Não estou aqui condenando as atividades extracurriculares. Amante do esporte, sei o quanto ele contribui para o desenvolvimento psicomotor da criança e para a formação de seu caráter ao ensinar valores como liderança, cooperação, respeito ao adversário e superação de limites. Igualmente importante é o aprendizado de uma segunda língua, não só por ser hoje praticamente pré-requisito para o sucesso profissional, mas principalmente porque permite ao seu conhecedor ampliar os horizontes e ter uma melhor compreensão do mundo cada dia mais globalizado. E assim eu poderia continuar citando os inúmeros benefícios da aula de violão, computação, teatro, robótica, e cada uma das outras. Mas a questão é: será que o seu filho precisa mesmo fazer todas elas de uma vez só? Será que o excesso de compromissos não pode acabar sufocando a capacidade dele de descobrir instintivamente os seus próprios dons?

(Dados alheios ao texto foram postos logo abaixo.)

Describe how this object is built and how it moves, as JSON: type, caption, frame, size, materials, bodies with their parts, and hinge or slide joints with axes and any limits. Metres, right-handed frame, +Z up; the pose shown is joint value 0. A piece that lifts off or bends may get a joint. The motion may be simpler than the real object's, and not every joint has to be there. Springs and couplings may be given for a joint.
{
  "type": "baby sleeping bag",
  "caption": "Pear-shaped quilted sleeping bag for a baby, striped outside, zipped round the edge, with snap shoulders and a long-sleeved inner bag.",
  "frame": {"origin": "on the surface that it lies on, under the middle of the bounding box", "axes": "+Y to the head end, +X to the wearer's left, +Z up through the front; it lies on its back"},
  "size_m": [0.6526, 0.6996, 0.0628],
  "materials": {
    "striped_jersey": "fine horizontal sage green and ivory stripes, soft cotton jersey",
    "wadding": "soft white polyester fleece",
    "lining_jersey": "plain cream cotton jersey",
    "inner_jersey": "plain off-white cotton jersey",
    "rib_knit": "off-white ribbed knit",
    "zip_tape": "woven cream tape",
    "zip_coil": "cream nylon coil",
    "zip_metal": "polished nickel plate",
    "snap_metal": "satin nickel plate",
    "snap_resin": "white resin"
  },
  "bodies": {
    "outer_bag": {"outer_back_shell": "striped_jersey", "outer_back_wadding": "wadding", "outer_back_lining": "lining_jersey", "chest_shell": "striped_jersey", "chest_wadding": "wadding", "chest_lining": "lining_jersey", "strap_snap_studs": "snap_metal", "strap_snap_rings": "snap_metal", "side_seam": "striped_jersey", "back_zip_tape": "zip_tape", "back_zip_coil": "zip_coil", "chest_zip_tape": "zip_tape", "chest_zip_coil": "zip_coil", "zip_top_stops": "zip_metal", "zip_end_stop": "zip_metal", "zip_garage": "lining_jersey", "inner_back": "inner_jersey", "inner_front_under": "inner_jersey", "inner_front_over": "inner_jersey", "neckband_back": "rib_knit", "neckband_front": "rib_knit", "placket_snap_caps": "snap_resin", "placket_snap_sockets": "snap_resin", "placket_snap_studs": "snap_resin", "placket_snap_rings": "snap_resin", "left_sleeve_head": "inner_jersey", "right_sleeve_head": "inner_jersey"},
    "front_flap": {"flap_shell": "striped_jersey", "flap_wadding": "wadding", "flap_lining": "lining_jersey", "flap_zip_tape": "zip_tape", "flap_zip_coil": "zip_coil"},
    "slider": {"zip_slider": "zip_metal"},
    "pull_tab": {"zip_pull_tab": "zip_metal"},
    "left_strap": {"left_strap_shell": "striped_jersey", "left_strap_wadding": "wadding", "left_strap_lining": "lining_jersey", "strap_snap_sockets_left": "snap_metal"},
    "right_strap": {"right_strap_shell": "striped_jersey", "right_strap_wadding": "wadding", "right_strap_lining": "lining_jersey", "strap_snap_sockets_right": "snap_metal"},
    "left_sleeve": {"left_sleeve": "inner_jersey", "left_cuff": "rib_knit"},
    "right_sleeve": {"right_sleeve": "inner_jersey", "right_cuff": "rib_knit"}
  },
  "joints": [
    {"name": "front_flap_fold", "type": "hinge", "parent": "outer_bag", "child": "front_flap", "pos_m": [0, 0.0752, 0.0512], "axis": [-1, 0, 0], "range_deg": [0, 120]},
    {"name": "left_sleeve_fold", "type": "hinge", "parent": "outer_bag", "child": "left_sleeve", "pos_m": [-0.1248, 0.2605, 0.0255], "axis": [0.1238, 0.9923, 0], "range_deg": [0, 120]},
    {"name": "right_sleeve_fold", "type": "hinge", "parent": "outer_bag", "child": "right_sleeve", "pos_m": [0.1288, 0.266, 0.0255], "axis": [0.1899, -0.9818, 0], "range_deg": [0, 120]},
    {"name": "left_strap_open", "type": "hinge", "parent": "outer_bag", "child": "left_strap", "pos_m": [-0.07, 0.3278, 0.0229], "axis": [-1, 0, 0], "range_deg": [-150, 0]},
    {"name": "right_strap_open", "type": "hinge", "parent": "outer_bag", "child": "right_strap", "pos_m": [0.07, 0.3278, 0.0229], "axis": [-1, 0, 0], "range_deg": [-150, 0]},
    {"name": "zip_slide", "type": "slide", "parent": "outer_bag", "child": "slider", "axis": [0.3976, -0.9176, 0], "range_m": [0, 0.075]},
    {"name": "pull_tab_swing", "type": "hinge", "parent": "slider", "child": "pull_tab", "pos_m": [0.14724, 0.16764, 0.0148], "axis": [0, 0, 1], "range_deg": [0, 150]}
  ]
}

Precisamos ter em mente é que a infância não é apenas um estágio preparatório para a vida adulta. Segundo o educador Miguel Gonzalez Arroyo, cada idade não está em função de outra idade. Cada idade tem em si mesma identidade própria, que exige uma educação própria, uma realização própria enquanto idade e não enquanto preparo para uma outra idade. Cada fase da idade tem que ser vivida na totalidade dela mesma e não ser submetida a futuras vivências.  Entendo, dessa forma, que assim como o desenvolvimento não deve ser impedido, com a mesma ênfase, ele não deve ser forçado. Nessa medida, os compromissos e a formação intelectual devem ser dosados com as necessidades de brincar e criar livremente. A infância é a fase do sonho e da abstração. A criança precisa de tempo para fantasiar e se transportar praquele universozinho paralelo que só ela conhece. O ócio estimula a mente e coloca a máquina da imaginação em movimento. A magia acontece. E ela não dura vai durar para sempre. O seu filho vai ter a vida inteira para lotar a agenda com reuniões, cursos e eventos sociais. Mas criança, ele só vai ser uma vez e por menos tempo do que você gostaria.

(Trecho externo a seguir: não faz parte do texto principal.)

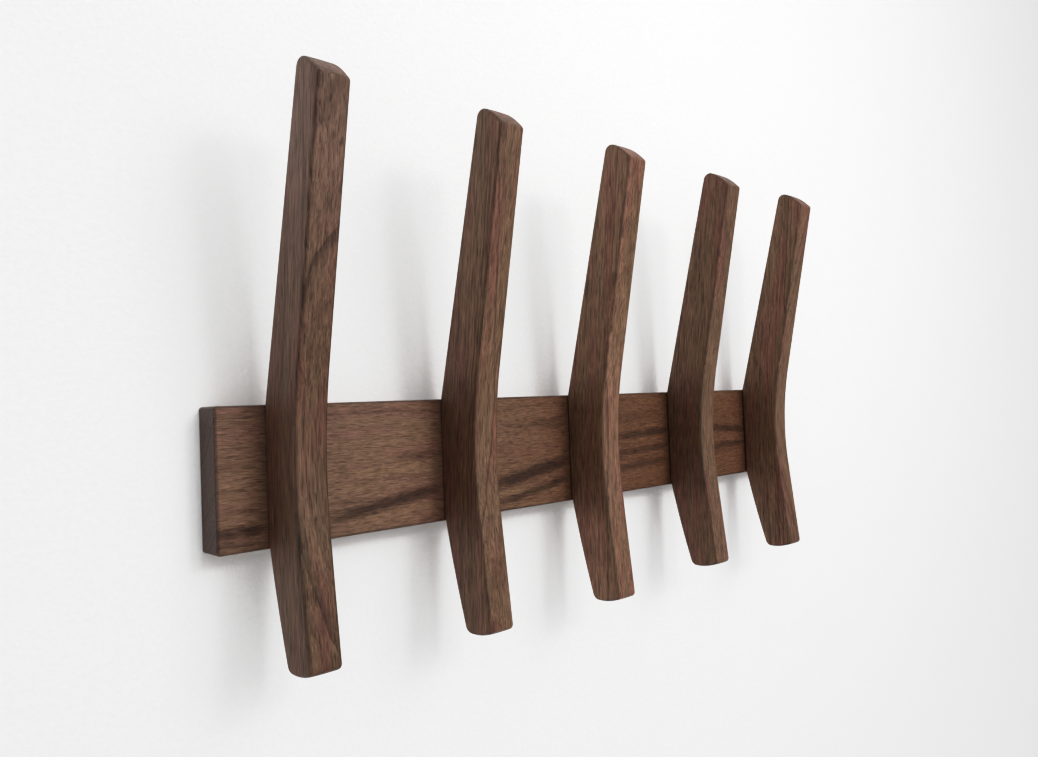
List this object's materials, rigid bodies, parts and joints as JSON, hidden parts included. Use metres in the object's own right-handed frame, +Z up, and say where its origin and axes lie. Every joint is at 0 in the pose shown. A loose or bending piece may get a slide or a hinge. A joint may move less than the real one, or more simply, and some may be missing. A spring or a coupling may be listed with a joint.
{
  "type": "coat rack",
  "caption": "Wall-mounted wooden coat rack: a horizontal rail carrying a row of bent, double-ended pegs, hung from keyhole plates let into its back.",
  "frame": {"origin": "centre of the rail's back face, where it lies against the wall", "axes": "+X along the rail, to the right for someone facing the rack; +Z up; +Y into the wall, so the pegs stand out along -Y"},
  "size_m": [0.578, 0.094, 0.3399],
  "materials": {
    "walnut_rail": "solid walnut with its grain along the rail, satin oil",
    "walnut_peg": "solid walnut with its grain along the peg, satin oil",
    "screw_steel": "yellow zinc plated steel",
    "plate_steel": "bright zinc plated steel"
  },
  "bodies": {
    "root": {"rail": "walnut_rail", "peg_1": "walnut_peg", "peg_1_upper_screw": "screw_steel", "peg_1_lower_screw": "screw_steel", "peg_2": "walnut_peg", "peg_2_upper_screw": "screw_steel", "peg_2_lower_screw": "screw_steel", "peg_3": "walnut_peg", "peg_3_upper_screw": "screw_steel", "peg_3_lower_screw": "screw_steel", "peg_4": "walnut_peg", "peg_4_upper_screw": "screw_steel", "peg_4_lower_screw": "screw_steel", "peg_5": "walnut_peg", "peg_5_upper_screw": "screw_steel", "peg_5_lower_screw": "screw_steel", "left_hanger_plate": "plate_steel", "left_hanger_upper_screw": "screw_steel", "left_hanger_lower_screw": "screw_steel", "right_hanger_plate": "plate_steel", "right_hanger_upper_screw": "screw_steel", "right_hanger_lower_screw": "screw_steel"}
  },
  "joints": []
}
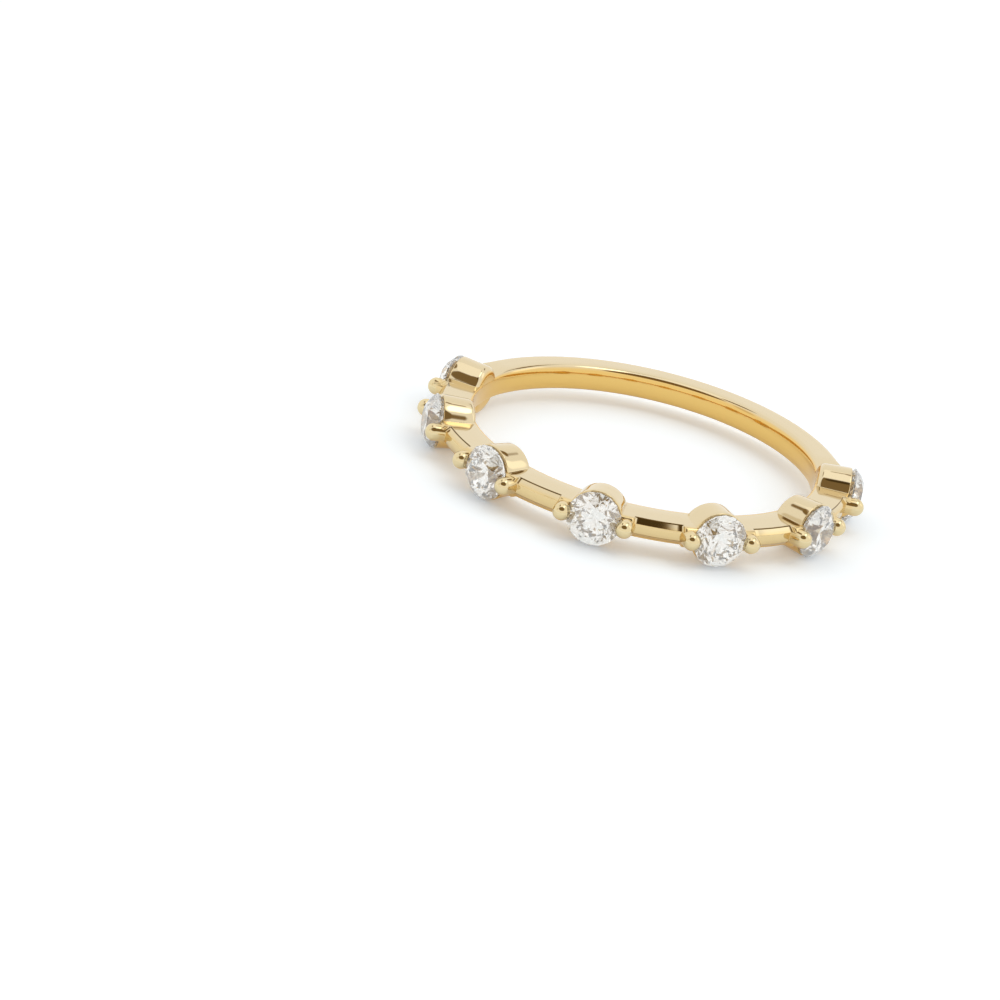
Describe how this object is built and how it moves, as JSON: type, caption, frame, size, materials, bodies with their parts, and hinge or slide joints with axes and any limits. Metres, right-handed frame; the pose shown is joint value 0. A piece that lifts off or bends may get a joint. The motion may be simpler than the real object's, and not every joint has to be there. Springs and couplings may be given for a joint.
{
  "type": "stackable ring",
  "caption": "Slim stackable finger ring: round brilliant stones in radial barrel settings along the front half, joined by straight-cut bars, with a plain rounded shank behind.",
  "frame": {"origin": "the middle of the ring's footprint, on the surface that it lies on", "axes": "+Z along the finger hole's axis, upwards from that surface; the middle stone faces -Y and the plain shank is at +Y"},
  "size_m": [0.0222, 0.021, 0.0026],
  "materials": {
    "gold": "polished yellow gold",
    "stone": "clear, faceted and polished"
  },
  "bodies": {
    "root": {"ring_body": "gold", "stone_1": "stone", "stone_2": "stone", "stone_3": "stone", "stone_4": "stone", "stone_5": "stone", "stone_6": "stone", "stone_7": "stone"}
  },
  "joints": []
}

Portanto, ouça e observe a sua cria ciente de que ela não é um projeto que pode ser moldado como uma obra de arte, mas alguém que se desenvolverá bem desde que tenha espaço para ser protagonista da própria história. Respeite o ritmo do seu filho e permita que ele faça escolhas. Defina prioridades focando o presente e acredite que fazendo isso, o futuro será naturalmente melhor para aquele que você mais ama.